**Task goal**
Your answer should consist solely of the lines from the one with "checks and export" through the one with "record = json.load(file)", copied exactly, endpoints included.

**Supplied data**
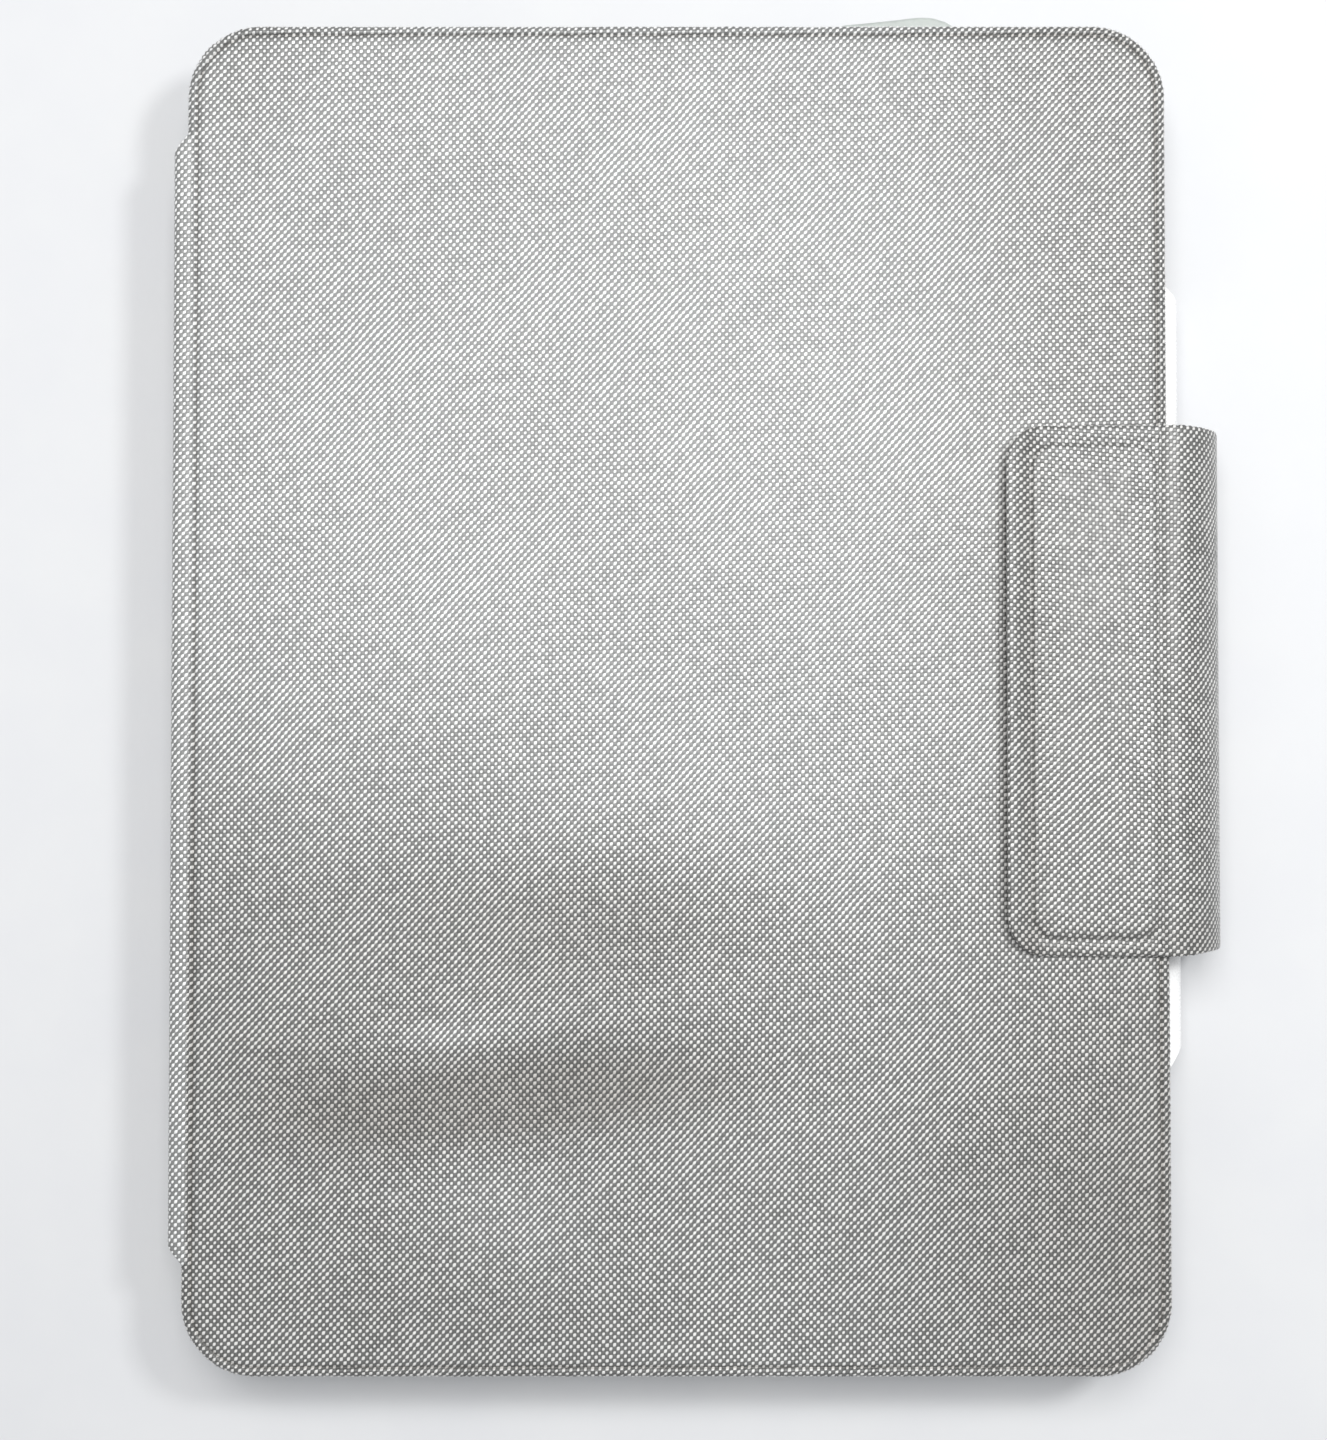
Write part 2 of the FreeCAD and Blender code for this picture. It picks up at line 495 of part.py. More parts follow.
def tab_outline(s, right):
    """Flap outline: two rounded corners on the free edge, straight at the fold."""
    x0, x1, y0, y1, r = P["tab_left"], P[right], P["flap_low"], P["flap_high"], P["tab_round"]
    V = Vector
    s.addGeometry(Part.LineSegment(V(x0 + r, y0, 0), V(x1, y0, 0)), False)
    s.addGeometry(Part.LineSegment(V(x1, y0, 0), V(x1, y1, 0)), False)
    s.addGeometry(Part.LineSegment(V(x1, y1, 0), V(x0 + r, y1, 0)), False)
    s.addGeometry(Part.LineSegment(V(x0, y1 - r, 0), V(x0, y0 + r, 0)), False)
    s.addGeometry(Part.ArcOfCircle(Part.Circle(V(x0 + r, y1 - r, 0), V(0, 0, 1), r), math.pi / 2, math.pi), False)
    s.addGeometry(Part.ArcOfCircle(Part.Circle(V(x0 + r, y0 + r, 0), V(0, 0, 1), r), math.pi, 1.5 * math.pi), False)
    s.addConstraint(C("Coincident", 0, 2, 1, 1))
    s.addConstraint(C("Coincident", 1, 2, 2, 1))
    s.addConstraint(C("Tangent", 2, 2, 4, 1))
    s.addConstraint(C("Tangent", 4, 2, 3, 1))
    s.addConstraint(C("Tangent", 3, 2, 5, 1))
    s.addConstraint(C("Tangent", 5, 2, 0, 1))
    for i, kind in enumerate(("Horizontal", "Vertical", "Horizontal", "Vertical")):
        s.addConstraint(C(kind, i))
    s.addConstraint(C("Equal", 4, 5))
    for kind, alias, args in (("Radius", "tab_round", (4, r)), ("DistanceX", "tab_left", (-1, 1, 3, 1, x0)), ("DistanceX", right, (-1, 1, 1, 1, x1)), ("DistanceY", "flap_low", (-1, 1, 0, 1, y0)), ("DistanceY", "flap_high", (-1, 1, 2, 1, y1))):
        k = s.addConstraint(C(kind, *args))
        s.setExpression("Constraints[%d]" % k, "Dims." + alias)


b = body_of("flap_tab_lining")
s = sketch_at(b, "outline_tab_lining", "tab_under")
tab_outline(s, "tab_right")
pad_between(b, s, "sheet_tab_lining", "tab_under", "tab_lining_top")
node(b, "flap_tab_lining")

b = body_of("flap_tab_fabric")
s = sketch_at(b, "outline_tab", "tab_lining_top")
tab_outline(s, "tab_right")
pad_between(b, s, "border_tab", "tab_lining_top", "tab_border_top")
s = sketch_at(b, "emboss_tab", "tab_lining_top")
add_rounded(s, "plate_left", "plate_right", "plate_low", "plate_high", "plate_round", "+emboss")
p = pad_between(b, s, "raised_tab", "tab_lining_top", "tab_top")
cell("tab_edge", 0.5)
fillet_edges(b, "edge_tab", p, "tab_edge", flat_at(P["tab_top"]))
cell("plate_clear", 0.05)
s = sketch_at(b, "room_tab", "tab_plate_top")
add_rounded(s, "plate_left", "plate_right", "plate_low", "plate_high", "plate_round", "+plate_clear")
pocket_between(b, s, "plate_room_tab", "tab_lining_top", "tab_plate_top")
node(b, "flap_tab_fabric")

b = body_of("flap_tab_plate_body")
s = sketch_at(b, "outline_plate", "tab_lining_top")
add_rounded(s, "plate_left", "plate_right", "plate_low", "plate_high", "plate_round")
pad_between(b, s, "panel_plate", "tab_lining_top", "tab_plate_top")
spots = [(77.7, y) for y in (-34.0, -11.5, 13.4, 36.0)]
node(cut(b, [rod("Z", x, y, 20, 4.1, 3) for x, y in spots], "flap_tab_plate"), "flap_tab_plate")
node(joined([rod("Z", x, y, "tab_lining_top", 4.0, 0.95) for x, y in spots], "flap_magnets"), "flap_magnets")

# ---------------------------------------------------------------- keyboard (face down against the tablet)
u, gap, pitch = P["key_unit"], P["key_gap"], P["row_pitch"]
edge = 7.3 * u  # half the row's length


def row_keys(x, size, widths):
    """Key places in one row from the left hand (+Y) to the right hand (-Y): centre x, centre y, size in x, size in y."""
    out, at = [], edge
    for w in widths:
        out.append((x, at - w * u / 2, size, w * u - gap))
        at -= w * u
    return out


deep = pitch - gap
rows = [P["row_first"] + pitch * i for i in range(5)]
fn = row_keys(P["fn_center"], P["fn_size"], [14.6 / 14] * 14)
num = row_keys(rows[0], deep, [1] * 13 + [1.6])
upper = row_keys(rows[1], deep, [1.5] + [1] * 12 + [1.1])
home = row_keys(rows[2], deep, [1.8] + [1] * 11 + [1.8])
lower = row_keys(rows[3], deep, [2.3] + [1] * 10 + [2.3])
bottom = row_keys(rows[4], deep, [1.1, 1, 1, 1.2, 5.3, 1, 1, 1, 1, 1])
ud = bottom[8]
small = (deep - 1.0) / 2
KEYS = {
    "escape_key": fn[:1], "function_keys": fn[1:], "number_keys": num[:13], "backspace_key": num[13:],
    "tab_key": upper[:1], "upper_letter_keys": upper[1:], "caps_lock_key": home[:1], "home_letter_keys": home[1:12],
    "enter_key": home[12:], "left_shift_key": lower[:1], "lower_letter_keys": lower[1:11], "right_shift_key": lower[11:],
    "left_modifier_keys": bottom[:4], "space_bar": bottom[4:5], "right_modifier_keys": bottom[5:7],
    "side_arrow_keys": [bottom[7], bottom[9]],
    "up_down_arrow_keys": [(ud[0] - (small + 1.0) / 2, ud[1], small, ud[3]), (ud[0] + (small + 1.0) / 2, ud[1], small, ud[3])],
}


def rounded_block(x, y, sx, sy, z0, z1, r):
    box = Part.makeBox(sx, sy, z1 - z0, Vector(x - sx / 2, y - sy / 2, z0))
    upright = [e for e in box.Edges if abs(e.Vertexes[0].Z - e.Vertexes[1].Z) > 0.1]
    return box.makeFillet(r, upright)


def stems_of(x, y, sx, sy):
    if sy > 26:
        n = max(2, int(sy / 28) + 1)
        return [(x, y - sy / 2 + sy * (i + 0.5) / n) for i in range(n)]
    return [(x, y)]


holes, guides = [], []
for name, places in KEYS.items():
    solids = []
    for x, y, sx, sy in places:
        r = 1.6 if min(sx, sy) > 10 else 1.2
        cap = rounded_block(x, y, sx, sy, P["key_face"], P["key_face"] + P["cap_thick"], r)
        rim = [e for e in cap.Edges if abs(e.BoundBox.ZMin - P["key_face"]) < 1e-5 and abs(e.BoundBox.ZMax - P["key_face"]) < 1e-5]
        cap = cap.makeChamfer(0.3, rim)
        for px, py in stems_of(x, y, sx, sy):
            foot = P["key_face"] + P["cap_thick"]
            cap = cap.fuse(Part.makeCylinder(P["stem_radius"], P["stem_top"] - foot + 0.1, Vector(px, py, foot - 0.1)))
            guides.append(Part.makeCylinder(P["stem_radius"] + 0.4, 2.0, Vector(px, py, 14.5)))
        solids.append(cap.removeSplitter())
        k = 2 * P["key_clear"]
        holes.append(rounded_block(x, y, sx + k, sy + k, 12.0, 14.5, r + 0.3))
    node(feature(Part.makeCompound(solids) if len(solids) > 1 else solids[0], name), name)

screw_at = [(x, y) for x in (-80.6, 80.6) for y in (-116.6, 116.6)] + [(20.5, -116.6), (20.5, 116.6)]

b = body_of("keyboard_case_block")
s = sketch_at(b, "outline_deck", "deck_face")
add_rounded(s, "kb_left", "kb_right", "kb_low", "kb_high", "kb_round")
p = pad_between(b, s, "block_deck", "deck_face", "base_under")
cell("deck_edge", 0.8)
fillet_edges(b, "edge_deck", p, "deck_edge", flat_at(P["deck_face"]))
s = sketch_at(b, "inside_deck", "base_under")
add_rounded(s, "kb_left", "kb_right", "kb_low", "kb_high", "kb_round", "-kb_wall")
pocket_between(b, s, "room_deck", "deck_back", "base_under")
bosses = joined([b] + [rod("Z", x, y, 13.7, 2.0, P["base_under"] - 13.7) for x, y in screw_at])
tools = [rod("Z", x, y, 14.5, 0.85, 5) for x, y in screw_at]
tools.append(feature(Part.makeCompound(holes), "key_openings"))
k = P["key_clear"]
tools.append(feature(rounded_block(50, 0, 54 + 2 * k, 96 + 2 * k, 12, 14.5, 3.0), "pad_opening"))
tools.append(rod("Z", 19.7, -100, 12, 0.8, 3))
tools.append(block(30.3, 39.7, 117, 121, 13.85, 16.4))
tools.append(block(50.6, 57.4, 117, 121, 14.0, 15.6))
node(cut(bosses, tools, "keyboard_top_case"), "keyboard_top_case")

b = body_of("keyboard_base_body")
s = sketch_at(b, "outline_base", "base_under")
add_rounded(s, "kb_left", "kb_right", "kb_low", "kb_high", "kb_round")
p = pad_between(b, s, "plate_base", "base_under", "base_top")
tools = [rod("Z", x, y, 16, 0.9, 3) for x, y in screw_at] + [rod("Z", x, y, 17.15, 1.9, 2) for x, y in screw_at]
node(cut(b, tools, "keyboard_base_cover"), "keyboard_base_cover")
screws = []
for x, y in screw_at:
    one = Part.makeCylinder(1.8, 0.45, Vector(x, y, 17.15)).fuse(Part.makeCylinder(0.8, 2.55, Vector(x, y, 14.62)))
    slot = Part.makeBox(2.2, 0.45, 0.5, Vector(x - 1.1, y - 0.225, 17.4)).fuse(Part.makeBox(0.45, 2.2, 0.5, Vector(x - 0.225, y - 1.1, 17.4)))
    screws.append(one.cut(slot).removeSplitter())
node(feature(Part.makeCompound(screws), "keyboard_screws"), "keyboard_screws")

plate = Part.makeBox(99.4, 227.6, P["rib_top"] - P["rib_under"], Vector(-80.4, -113.8, P["rib_under"]))
node(feature(plate.cut(Part.makeCompound(guides)), "key_support_plate"), "key_support_plate")
node(joined([block(76, 82, y, y + 30, 16.3, "base_under") for y in (-90, 60)] + [block(20.5, 26.5, y, y + 30, 16.3, "base_under") for y in (-90, 60)], "keyboard_catch_plates"), "keyboard_catch_plates")
chips = [block(30, 40, -30, -20, 14.9, 15.5), block(45, 57, 2, 14, 14.8, 15.5)]
node(joined([block(28, 72, -44, 44, 15.4, 16.4)] + chips, "circuit_board"), "circuit_board")
node(joined([block(30, 72, 56, 110, 14.0, 16.6), block(30, 72, -110, -56, 14.0, 16.6)], "battery"), "battery")
port = Part.makeBox(9.0, 7.4, 2.4, Vector(30.5, 112.5, 13.95))
slot = Part.makeBox(8.4, 6.4, 1.8, Vector(30.8, 113.8, 14.25))
tongue = Part.makeBox(6.6, 5.6, 0.6, Vector(31.7, 113.6, 14.85))
node(feature(port.makeFillet(0.7, [e for e in port.Edges if abs(e.BoundBox.YLength - 7.4) < 1e-6]).cut(slot).fuse(tongue).removeSplitter(), "usb_c_port"), "usb_c_port")
node(rod("Z", 19.7, -100, 12.55, 0.75, 1.6, "status_light"), "status_light")
knob = Part.makeBox(3.0, 3.0, 1.2, Vector(51.0, 117.8, 14.2)).fuse(Part.makeBox(5.0, 2.0, 2.2, Vector(50.4, 116.2, 13.9)))
node(feature(knob.removeSplitter(), "power_switch"), "power_switch")

b = body_of("touchpad")
cell("pad_back", 13.4)
cell("pad_low", -48.0)
cell("pad_round", 2.7)
s = sketch_at(b, "outline_pad", "pad_face")
add_rounded(s, "pad_left", "pad_right", "pad_low", "pad_half", "pad_round")
pad_between(b, s, "plate_pad", "pad_face", "pad_back")
node(b, "touchpad")

# ---------------------------------------------------------------- checks and export
doc.recompute()
for o in doc.Objects:
    if any(w in ("Invalid", "Error") for w in o.State):
        raise RuntimeError("failed: %s %s" % (o.Name, o.State))
names = [o.Label for o in NODES]
if len(set(names)) != len(names) or len(names) > 60:
    raise RuntimeError("names: %d" % len(names))
os.makedirs("parts", exist_ok=True)
for o in NODES:
    if o.Shape.isNull() or not o.Shape.isValid() or not o.Shape.Solids:
        raise RuntimeError("bad shape: " + o.Label)
for o in NODES:
    o.Shape.exportStep(os.path.join("parts", o.Label + ".step"))
    bb = o.Shape.optimalBoundingBox()
    print("%-32s %2d solids %9.1f mm3  x %7.2f %7.2f  y %7.2f %7.2f  z %6.2f %6.2f" % (o.Label, len(o.Shape.Solids), o.Shape.Volume, bb.XMin, bb.XMax, bb.YMin, bb.YMax, bb.ZMin, bb.ZMax))
print(len(NODES), "nodes")
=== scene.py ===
import json
import math

import bpy
import numpy as np
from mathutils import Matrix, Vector
from mathutils.geometry import delaunay_2d_cdt


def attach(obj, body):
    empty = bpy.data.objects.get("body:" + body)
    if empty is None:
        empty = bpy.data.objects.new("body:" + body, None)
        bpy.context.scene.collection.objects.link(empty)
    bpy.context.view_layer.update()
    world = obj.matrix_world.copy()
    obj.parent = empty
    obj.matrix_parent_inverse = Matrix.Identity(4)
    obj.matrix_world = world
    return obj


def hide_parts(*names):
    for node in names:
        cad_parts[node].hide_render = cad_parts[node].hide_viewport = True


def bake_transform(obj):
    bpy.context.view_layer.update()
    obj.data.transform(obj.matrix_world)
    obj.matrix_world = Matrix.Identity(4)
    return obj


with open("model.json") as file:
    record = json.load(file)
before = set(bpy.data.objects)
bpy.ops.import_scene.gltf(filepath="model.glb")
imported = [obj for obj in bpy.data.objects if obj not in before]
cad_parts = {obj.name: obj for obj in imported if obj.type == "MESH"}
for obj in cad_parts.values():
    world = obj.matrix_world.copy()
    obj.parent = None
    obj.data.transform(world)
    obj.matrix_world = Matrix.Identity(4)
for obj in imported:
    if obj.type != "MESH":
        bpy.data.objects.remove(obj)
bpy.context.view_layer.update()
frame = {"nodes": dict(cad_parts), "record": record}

MM = 0.001
WARP, WEFT = 0.672, 0.716  # thread pitch of the weave, mm

# ------------------------------------------------------------------ materials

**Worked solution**
# ---------------------------------------------------------------- checks and export
doc.recompute()
for o in doc.Objects:
    if any(w in ("Invalid", "Error") for w in o.State):
        raise RuntimeError("failed: %s %s" % (o.Name, o.State))
names = [o.Label for o in NODES]
if len(set(names)) != len(names) or len(names) > 60:
    raise RuntimeError("names: %d" % len(names))
os.makedirs("parts", exist_ok=True)
for o in NODES:
    if o.Shape.isNull() or not o.Shape.isValid() or not o.Shape.Solids:
        raise RuntimeError("bad shape: " + o.Label)
for o in NODES:
    o.Shape.exportStep(os.path.join("parts", o.Label + ".step"))
    bb = o.Shape.optimalBoundingBox()
    print("%-32s %2d solids %9.1f mm3  x %7.2f %7.2f  y %7.2f %7.2f  z %6.2f %6.2f" % (o.Label, len(o.Shape.Solids), o.Shape.Volume, bb.XMin, bb.XMax, bb.YMin, bb.YMax, bb.ZMin, bb.ZMax))
print(len(NODES), "nodes")
=== scene.py ===
import json
import math

import bpy
import numpy as np
from mathutils import Matrix, Vector
from mathutils.geometry import delaunay_2d_cdt


def attach(obj, body):
    empty = bpy.data.objects.get("body:" + body)
    if empty is None:
        empty = bpy.data.objects.new("body:" + body, None)
        bpy.context.scene.collection.objects.link(empty)
    bpy.context.view_layer.update()
    world = obj.matrix_world.copy()
    obj.parent = empty
    obj.matrix_parent_inverse = Matrix.Identity(4)
    obj.matrix_world = world
    return obj


def hide_parts(*names):
    for node in names:
        cad_parts[node].hide_render = cad_parts[node].hide_viewport = True


def bake_transform(obj):
    bpy.context.view_layer.update()
    obj.data.transform(obj.matrix_world)
    obj.matrix_world = Matrix.Identity(4)
    return obj


with open("model.json") as file:
    record = json.load(file)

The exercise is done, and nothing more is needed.